Overall, very exciting, when I finish my work I'm eager to start up some new games. Love the changes and the current direction of the game, but too busy working and playing to spend much time commenting here. You guys are really keeping my morale up, the SF Bay Area sheltered up even before this released, but it's been a real treat to have this. Stay safe everyone!
 
This change seems pretty weird to me. The idea of a hegemony is that it's... a hegemony. It's not an equal arrangement. Even the description of a hegemony in game was something like "satellite states surrounding a powerful leader". You don't just pass the iron fist every twenty years. It makes some sense if the next president is chosen by challenge instead of on a 20 year rotation, but Status Change seems like the most natural way for leadership of a hegemony to be determined; the state in a position of power won't allow itself to be deposed unless a competing power rises to take its place. This aspect of hegemonies is explicit in the mechanics as well, in everything from the "Secession" and "Join or die" CBs to the new changes: the authoritarian faction demand and locking egalitarian empires out of the Hegemon origin.

I haven't formed a hegemony without using the hegemon origin yet, but if a hegemony created mid-game starts with a 20 year rotating term, I think that's also very unusual.

I'm pretty sure the chief reasoning for this is that it allows players to try and maintain their status of President using the Origin, especially at higher difficulties. I don't have Federations yet, but at the end of those 20 years, does it flip to the next most powerful Empire? Because whether or not you're able to maintain higher authority over the other members, it's effectively still a status change, right? Just with a delay.

Yeah, this is it exactly.

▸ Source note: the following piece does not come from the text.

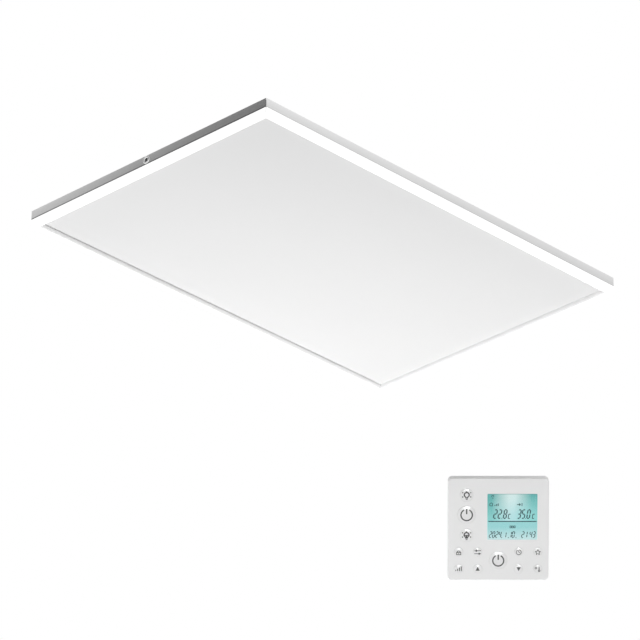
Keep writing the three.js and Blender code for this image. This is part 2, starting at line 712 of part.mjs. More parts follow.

After testing it a few times I would reliably and immediately cede control of the federation to an AI if it set its diplomatic stance to cooperative. To counter it, I had to set my own diplomatic stance to cooperative and then change from diplomatic weight to something else as the decider for when the leader changes.

While I think I would rather have had the default succession power changed to fleet over diplomatic weight, thereby giving you that first few days to sort things out to your liking and reinforcing the idea that the leader is the strongest as opposed to the savviest, a 20 year rotation should also work just fine. As you said, it should rotate back to you should you be the strongest, because the strongest succession type should still be the default.

In any case, for the most part, the AI doesn't seem to care about many federation rules outside the fleet contribution ones, and so I imagine you can still set it back to status change should you want to.